At any rate, hope this may be of some use to someone, somewhere...(like if you don't live in the US and are trying to follow a manual written there)...
Jon Parr said:
Vlad, you may be better off with interior paint, rather than exterior. I know that advice is counterintuitive, but exterior paint is formulated to slough off. Since the sun fades all things, the paint is designed to be slowly eroded by the elements to expose 'new' paint, thereby remaining more colorfast, and shedding moss, algae, mildew, spider webs, etc. That is why old houses are a little chalky when you touch them. Interior paint, on the otherhand, is not as colorfast but is designed to resist the elements so that it does not powder off. Interior/experior paints are probably the best, being both uv resistant and non-sloughing.
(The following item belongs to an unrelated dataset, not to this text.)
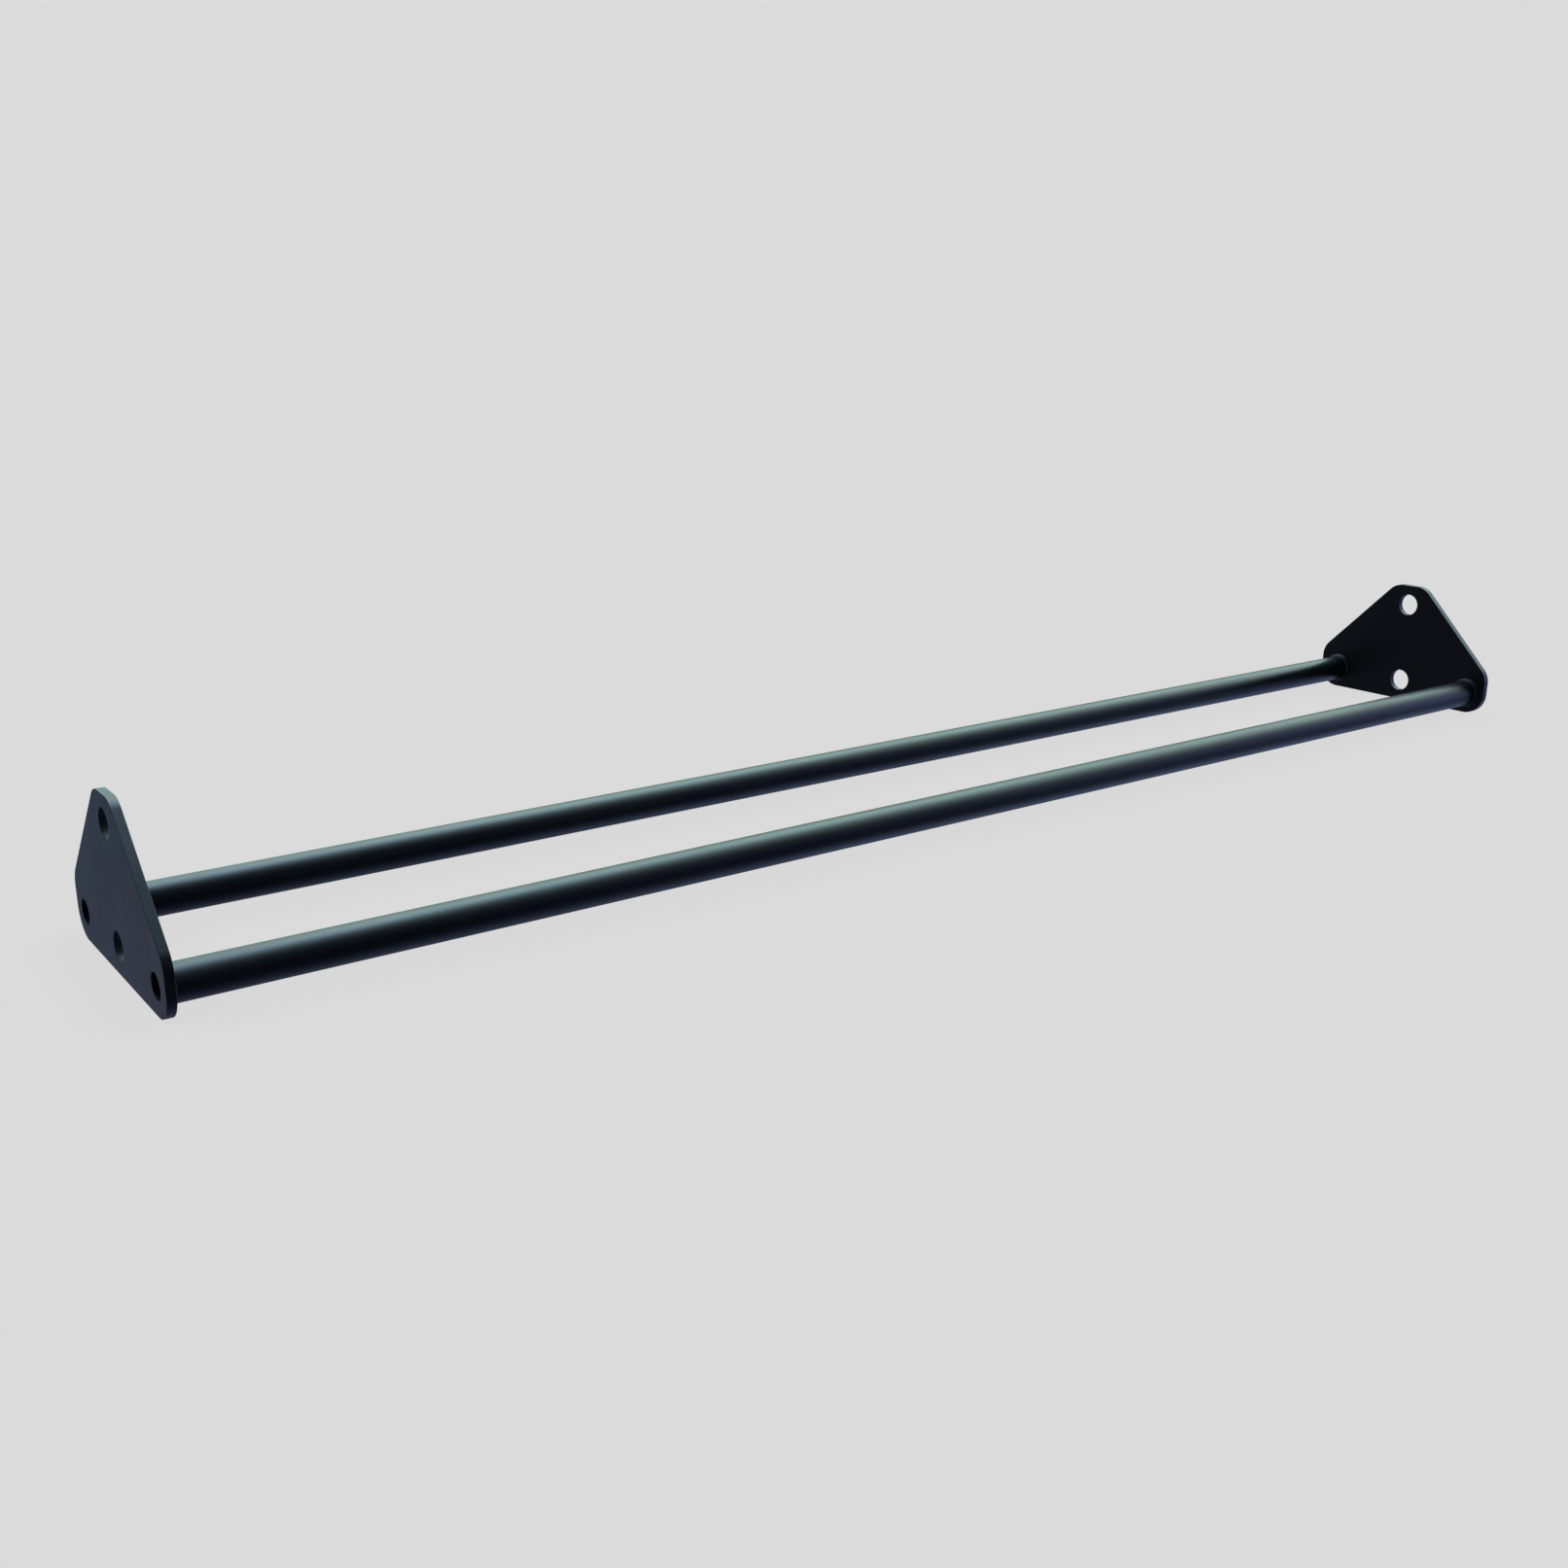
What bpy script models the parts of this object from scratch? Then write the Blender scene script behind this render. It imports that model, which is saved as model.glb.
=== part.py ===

My $.02
Back to some earlier points about polystyrene leaching.. it is a concern in landfill, because there are other chemicals present in landfills at all sorts of temperatures that can act on the styrene and potentially lead to groundwater contamination. It's unlikely but possible. The main issue in landfill is that, because polystyrene is mainly air, it takes up so much space. A lot of space. 30% of all landfill space (but there are compaction technologies that may help with that in the future hopefully).
In aquaponics though you'd be fine with food grade polystyrene (styrofoam), especially with one of those paints that was mentioned I would think (cheers for all the links guys). Better to put it to productive use than it going into landfill
I think perhaps the Beaver rafts would be good for some one in Alaska since they are manufactured in Canada so the shipping might not be as bad as something manufactured in the middle of the lower 48 somewhere. And as noted, the purpose built rafts don't require the added labor of cutting and painting them. However, they do require appropriately shaped plugs to plant in them.
I didn't go with the Beaver Rafts because to get an order shipped to me here in FL would require me buying an entire truck load, and my operation only uses a small amount of raft bed and I have no place to store most of a truck load of rafts at this time. Eve ordering a small quantity of them from the guys in Cali who have part of a truck load for sale is a bit much on the shipping for me right now and I use round pellets for my planting so the holes in the Beaver rafts are the wrong shape for me.
I have a local place I can go get 1" thick blueboard sheets at and the tapered drill bit to make the right size holes for my pellets so that is what I do.
There are other companies out there selling plastic rafts that float like boats and are made out of plant based plastic that is supposedly bio-degradable. But they couldn't tell me how the plastic knew when it was supposed to bio-degrade so I wasn't willing to spend a bunch of money on something that I feared would start decomposing in my AP system while I was still wanting to make use of it. My experience being that everything composts quicker in contact with aquaponic water since aquaponics is full of most of those same microbes that do the decomposing in compost and soil and there is also plenty of nitrogen on hand so any carbon materials seem to turn to rich gooy stuff in a hurry.
My goodness...350,000 square feet of greenhouse space...and you're trying to double up on raft space! Man, that is commendable Lord help those poor interns...
Jon Parr said:
I am making my own rafts now, available in about a month. Mine are stronger (thicker), and use a clever strategy to double your production, by staggering the 18 hole layout to 36 holes and a delayed planting on the second group of 18. This literally doubles production, with no transplanting, and no bare raft space.
Hehe. "Where there's a whip...(whoopeesh)...there's a way", as I hum softly to myself staring out over my sea of celery cresting like white-caps over the minions of lesser greens; all lorded over by the interns...
Sonja, I positively will have them for sale when ready, but I have no idea what shipping is. You may have to stick with BB . I can also say that I do paint my rafts (at least), and if I only had a few to do, I would coat them in epoxy resin, pigmented your color of choice.